The rest were automatic transfers from state Medicaid rolls or already had drug coverage through Medicare Advantage HMOs.

“For all the hullabaloo and all the expenditures, they’ve only added somewhat more than 3 million people,” said Ron Pollack, executive director of Families USA, a healthcare advocacy organization. “That’s horribly disappointing.”

For seniors with major health problems, the Medicare drug plan is more than a good idea -- it is an economic lifeline.

These people can count on quickly spending more than the typical annual deductible of $250. They know that within a few months they will spend through the so-called doughnut hole -- a gap built into most plans that requires enrollees to pay out of pocket after the first $2,250 until catastrophic coverage kicks in at $5,100.

But about 25% of eligible seniors -- as many as 7.4 million people -- could find that buying drugs on their own would cost less than they’d spend on premiums, co-pays and other expenses that come with the Medicare plan, according to another Kaiser study published in 2004.

The Canadian option may be cheaper for seniors who spend less than $1,500 or between $3,000 and $6,400 for drugs each year, according to an informal analysis by the minority staff of the House Government Reform Committee.

For the rest -- seniors who spend between $1,500 and $3,000 or more than $6,400 -- the typical Medicare drug plan may be the better buy.

The break-even points vary, however, depending on drug needs and other factors.

Donna and Bill Whelan of Camarillo are pondering this calculation. They buy medications from around the world for her Parkinson’s and his heart problems, low blood pressure and prostate cancer through a nonprofit organization called Drugs4seniors Inc. They pay about $800 a month -- at least a third less than they were spending when they bought from domestic drugstores.

Now the Whelans are trying to decide whether the Medicare drug plan makes sense.

“I said to Bill,” said Donna, 75, “ ‘after we compare, if this is still less expensive, we ain’t taking it’ .”

For some seniors with modest medication needs, Medicare drug coverage is valuable only as a hedge against an expensive medical crisis or as protection against the penalty for signing up later. Philip Lambert, a 68-year-old San Antonio man who retired from his job as a church music director this year, signed up for a Medicare drug plan with a monthly premium of about $10 -- the lowest he could find to cover him in case of medical calamity.

In the meantime, he said, he and his wife will continue ordering medications from RxNorth at a cost of about $100 a month. That, he figured, is about $50 less than his co-pays would run under Medicare.

“I just felt like if it’s catastrophic, this [Medicare plan] will take care of that,” Lambert said. “And I can take care of the rest.”

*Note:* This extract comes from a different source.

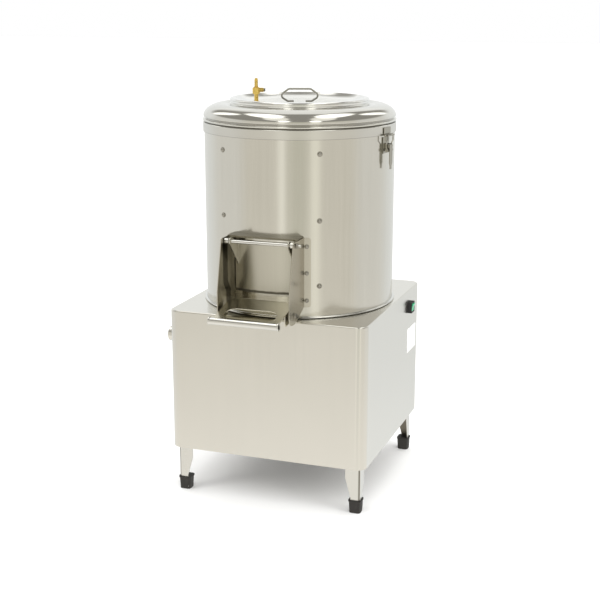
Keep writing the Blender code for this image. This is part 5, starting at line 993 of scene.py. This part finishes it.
@dataclass
class Drum:
    """The drum's sheet, its rolled foot, the lining with its clamped strips, and the bolts that show outside.

    Attributes:
        machine: the machine.
        sheet: the drum's sheet.
        bead: how far the foot's bead stands out.
        bead_height: how high it is.
        opening_half: half the width of the discharge opening.
        opening_low: the height of its lower edge.
        opening_high: the height of its upper edge.
        lining: how far the strips stand in from the drum's outside.
        strip_half: half the width of a strip.
        strip_sheet: its thickness.
        strip_corner: the radius of its corners.
        strip_angle: how far to the side the strips stand, in degrees.
        bolt_rise: the height of the lowest bolts over the cabinet's top.
        bolt_pitch: the height from one bolt to the next.
        bolt_stem: the radius of a bolt's thread.
        bolt_head: that of its domed head.
        bolt_washer: that of its washer.
        bolt_nut: that of its nut.
        stand_off: how far the bolts and the bead stay clear of the drum's sheet.
        steps: how many steps the drum's turns take.
    """

    machine: Machine
    sheet: float = 0.0015
    bead: float = 0.0058
    bead_height: float = 0.0065
    opening_half: float = 0.069
    opening_low: float = 0.5595
    opening_high: float = 0.658
    lining: float = 0.0092
    strip_half: float = 0.011
    strip_sheet: float = 0.003
    strip_corner: float = 0.004
    strip_angle: float = 31.0
    bolt_rise: float = 0.081
    bolt_pitch: float = 0.1605
    bolt_stem: float = 0.0030
    bolt_head: float = 0.0050
    bolt_washer: float = 0.0066
    bolt_nut: float = 0.0058
    stand_off: float = 0.0002
    steps: int = 180

    def skin(self) -> bpy.types.Object:
        """The rolled sheet with the discharge opening cut out of it."""
        axis = self.machine.axis
        stock = Stock()
        levels = [self.machine.foot, self.opening_low, self.opening_high, self.machine.rim]
        stock.turned([(self.machine.radius, level) for level in levels], axis, steps=self.steps, closed=False)
        for side in (-1, 1):
            front = [face for face in stock.mesh.faces if face.calc_center_median().y < axis.y]
            region = front + list({edge for face in front for edge in face.edges})
            region += list({point for face in front for point in face.verts})
            cut = axis + Vector((side * self.opening_half, 0, 0))
            bmesh.ops.bisect_plane(stock.mesh, geom=region, plane_co=cut, plane_no=(1, 0, 0), dist=5 * WELD)
        gone = [face for face in stock.mesh.faces if self.in_opening(face.calc_center_median())]
        bmesh.ops.delete(stock.mesh, geom=gone, context="FACES")
        bmesh.ops.recalc_face_normals(stock.mesh, faces=stock.mesh.faces)
        if sum(face.normal.dot(face.calc_center_median() - axis) for face in stock.mesh.faces) < 0:
            bmesh.ops.reverse_faces(stock.mesh, faces=stock.mesh.faces)
        bmesh.ops.solidify(stock.mesh, geom=stock.mesh.faces, thickness=self.sheet)
        return stock.kept("drum_skin", "machine", DRUM_STEEL, ["drum"])

    def in_opening(self, middle: Vector) -> bool:
        """Whether a face's middle lies in the discharge opening."""
        across = abs(middle.x - self.machine.axis.x)
        return (across < self.opening_half and middle.y < self.machine.axis.y
                and self.opening_low < middle.z < self.opening_high)

    def foot_bead(self) -> bpy.types.Object:
        """The rolled bead that closes the drum's foot on the cabinet's top."""
        base, wall, half = self.machine.foot, self.machine.radius, self.bead_height * 0.42
        profile = [(wall + (radius - wall) * self.bead / half, height)
                   for radius, height in arc((wall, base + half), half, -90, 90, 10)]
        profile += [(wall + GAP, base + self.bead_height), (wall + self.stand_off, base)]
        return Stock().turned(profile, self.machine.axis, steps=self.steps).kept("drum_bead", "machine", BRIGHT_STEEL)

    def build(self) -> None:
        """Makes the drum's pieces."""
        self.skin()
        self.foot_bead()
        refined("abrasive_liner", CARBORUNDUM)
        for end in ENDS:
            for side in SIDES:
                self.clamp_strip(end, side)

    def clamp_strip(self, end: str, side: str) -> bpy.types.Object:
        """A flat strip inside the lining, held by three domed bolts whose heads show on the drum.

        Args:
            end: front or rear.
            side: left or right.

        Returns:
            The piece.
        """
        node = f"clamp_strip_{end}_{side}"
        angle = self.strip_angle if (end == "front") == (side == "right") else -self.strip_angle
        if end == "rear":
            angle += 180.0
        low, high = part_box(node)
        outline = rounded_box((-self.strip_half, low.z), (self.strip_half, high.z), self.strip_corner, 4)
        stock = Stock()
        stock.plate([(x, self.lining - self.machine.radius, z) for x, z in outline], (0, -self.strip_sheet, 0))
        for index in range(3):
            height = self.machine.top + self.bolt_rise + index * self.bolt_pitch
            stock.turned(self.bolt_profile(), (0, 0, height), Turn.Y, 28)
        stock.moved(self.machine.round_axis(angle))
        return stock.kept(f"clamped_strip_{end}_{side}", "machine", BOLT_STEEL, [node], 40)

    def bolt_profile(self) -> list[tuple[float, float]]:
        """A domed bolt with its washer outside the drum and its nut inside."""
        stem, washer, out = self.bolt_stem, self.bolt_washer, -self.machine.radius - self.stand_off
        nut = self.lining - self.machine.radius + GAP
        head = arc((0.0, out - 0.0010), self.bolt_head, 0, -90, 8, 0.80)
        return [(0.0, nut + 0.0065), (stem - 0.0004, nut + 0.0065), (stem, nut + 0.0060), (stem, nut + 0.0042),
                (self.bolt_nut - 0.0002, nut + 0.0040), (self.bolt_nut, nut), (stem, nut - 0.0001), (stem, out),
                (washer - 0.0002, out), (washer, out - 0.0004), (washer - 0.0002, out - 0.0008),
                (self.bolt_head + 0.0001, out - 0.0010)] + head[1:]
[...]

Although it is technically illegal to import drugs from abroad, the Food and Drug Administration, by policy, overlooks purchases for personal use. Both the FDA and U.S. pharmaceutical companies, however, take a dim view of customers buying drugs from foreign vendors, warning that they run the risk of getting the wrong medications, poor-quality substitutes and even counterfeits.

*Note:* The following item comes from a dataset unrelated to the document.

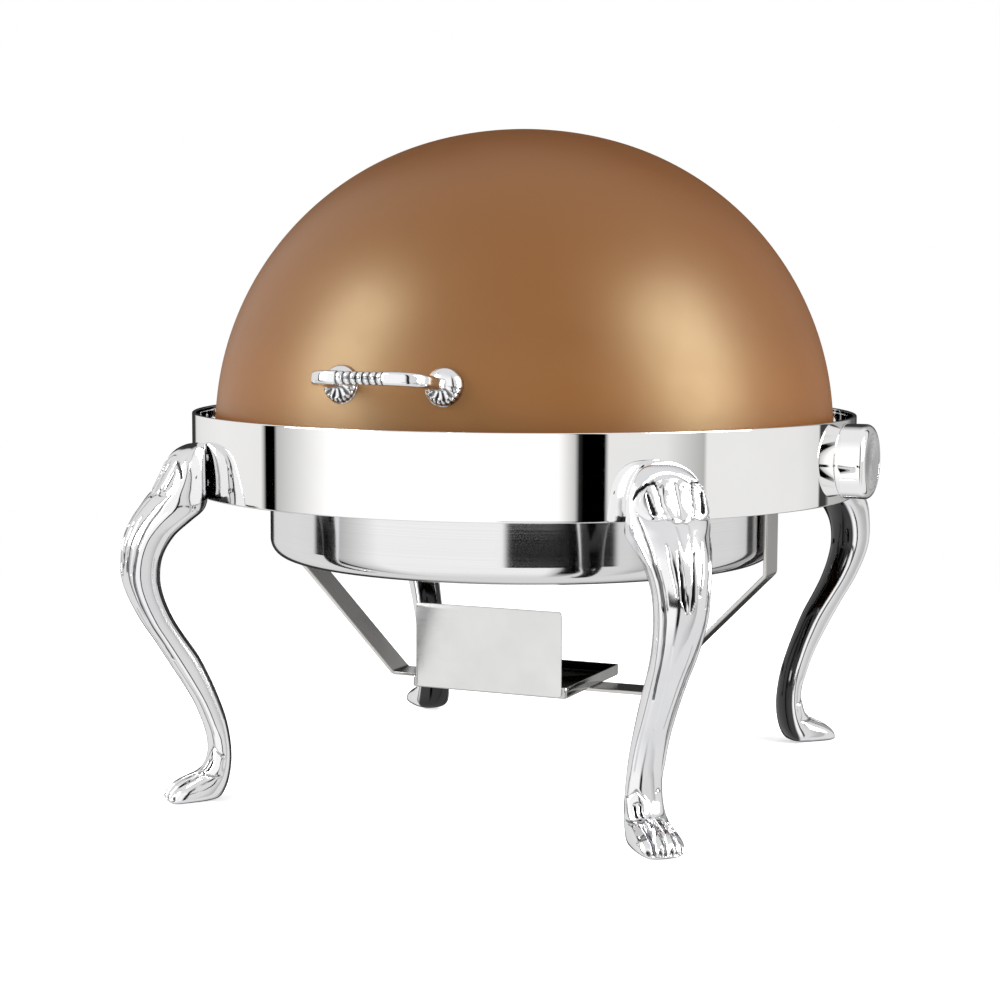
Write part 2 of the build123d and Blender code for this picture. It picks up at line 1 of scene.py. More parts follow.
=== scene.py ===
import json
import math
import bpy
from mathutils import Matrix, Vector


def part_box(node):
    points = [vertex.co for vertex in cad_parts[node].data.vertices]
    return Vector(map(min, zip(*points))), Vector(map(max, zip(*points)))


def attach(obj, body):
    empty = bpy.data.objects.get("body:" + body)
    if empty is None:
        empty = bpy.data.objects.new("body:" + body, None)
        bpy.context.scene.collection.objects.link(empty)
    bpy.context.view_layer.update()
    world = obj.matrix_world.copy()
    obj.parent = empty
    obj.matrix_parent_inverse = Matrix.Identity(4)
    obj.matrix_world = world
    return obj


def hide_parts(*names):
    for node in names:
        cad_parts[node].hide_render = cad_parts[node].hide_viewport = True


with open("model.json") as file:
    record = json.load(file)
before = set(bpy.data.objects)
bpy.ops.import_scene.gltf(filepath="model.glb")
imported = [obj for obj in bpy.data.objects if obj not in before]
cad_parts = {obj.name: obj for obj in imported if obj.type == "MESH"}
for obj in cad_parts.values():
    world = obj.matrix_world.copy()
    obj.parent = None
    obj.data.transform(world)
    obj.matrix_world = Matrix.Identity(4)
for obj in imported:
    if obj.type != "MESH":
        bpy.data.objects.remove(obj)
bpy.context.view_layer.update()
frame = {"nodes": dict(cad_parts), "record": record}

from types import SimpleNamespace

import bmesh
import bpy
import numpy as np
from mathutils import Matrix, Vector

# Round roll-top chafing dish: looks. Lengths are in metres, and mm turns a size in millimetres into metres.
mm = 0.001
node_box = {name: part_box(name) for name in frame["nodes"]}

# Places read from the boxes of the CAD nodes
ring_low, ring_high = node_box["frame_ring"]
ring_outer_r = ring_high.x
ring_bottom_z = ring_low.z
ring_top_z = ring_high.z
pivot_z = (ring_bottom_z + ring_top_z) / 2
lid_low, lid_high = node_box["dome_lid"]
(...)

Charlotte Kuglin isn’t worried. As a retired nurse anesthetist, she can see that the pills that arrive at her Leesburg, Fla., home inside bubble-wrapped envelopes “are exactly what we get here,” she said.

“The bottles are sealed. They come to you like they come from the factory.”

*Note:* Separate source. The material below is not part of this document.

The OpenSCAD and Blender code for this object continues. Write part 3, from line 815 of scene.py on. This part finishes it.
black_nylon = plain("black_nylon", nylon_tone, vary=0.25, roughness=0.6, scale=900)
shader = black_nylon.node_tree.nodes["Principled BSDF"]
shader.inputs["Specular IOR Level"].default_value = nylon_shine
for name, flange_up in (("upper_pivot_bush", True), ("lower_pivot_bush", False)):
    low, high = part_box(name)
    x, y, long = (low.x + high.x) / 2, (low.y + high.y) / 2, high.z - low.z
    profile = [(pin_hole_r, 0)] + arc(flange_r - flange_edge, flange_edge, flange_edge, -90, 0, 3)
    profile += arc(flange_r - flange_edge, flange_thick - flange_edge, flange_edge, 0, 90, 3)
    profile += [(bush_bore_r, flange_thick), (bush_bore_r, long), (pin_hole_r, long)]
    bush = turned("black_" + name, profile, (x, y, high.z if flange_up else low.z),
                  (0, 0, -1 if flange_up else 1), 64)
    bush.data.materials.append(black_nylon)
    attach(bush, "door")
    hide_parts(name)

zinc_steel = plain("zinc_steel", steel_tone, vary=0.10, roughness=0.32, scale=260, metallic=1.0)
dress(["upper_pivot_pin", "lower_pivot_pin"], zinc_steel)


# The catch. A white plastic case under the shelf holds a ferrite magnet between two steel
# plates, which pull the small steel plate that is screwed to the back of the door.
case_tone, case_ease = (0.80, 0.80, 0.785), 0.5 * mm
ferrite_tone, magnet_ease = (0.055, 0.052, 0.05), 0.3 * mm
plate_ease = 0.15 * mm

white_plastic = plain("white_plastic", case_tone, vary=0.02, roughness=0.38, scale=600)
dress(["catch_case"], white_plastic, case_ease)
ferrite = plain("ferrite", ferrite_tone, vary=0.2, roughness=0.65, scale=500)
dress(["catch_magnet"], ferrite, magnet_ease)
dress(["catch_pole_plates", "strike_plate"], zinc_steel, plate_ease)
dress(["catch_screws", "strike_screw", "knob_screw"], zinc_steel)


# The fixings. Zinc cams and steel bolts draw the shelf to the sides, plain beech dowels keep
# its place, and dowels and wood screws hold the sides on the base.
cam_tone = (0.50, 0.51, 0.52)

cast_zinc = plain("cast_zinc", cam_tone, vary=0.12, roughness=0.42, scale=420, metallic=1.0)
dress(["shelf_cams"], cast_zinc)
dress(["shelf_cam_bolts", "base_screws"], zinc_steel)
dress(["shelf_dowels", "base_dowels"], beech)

The difference is cost. For Charlotte’s diabetes and Walter’s heart murmur, high blood pressure and cholesterol, the couple spend about $3,800 a year on drugs from RxNorth -- hundreds of dollars less, they estimate, than their out-of-pocket expenses would run on a Medicare plan.

Friends and relatives ask Charlotte Kuglin what she thinks about the Medicare plan, and she is happy to tell them.

She said one friend was considering RxNorth after they talked.

“And he’s not the only one,” she said. “I’ve talked to a number of people. Sitting around playing cards, people talk about this stuff.”

As for the future? “Hopefully,” she said, “the Lord will keep us in good health until we drop dead.”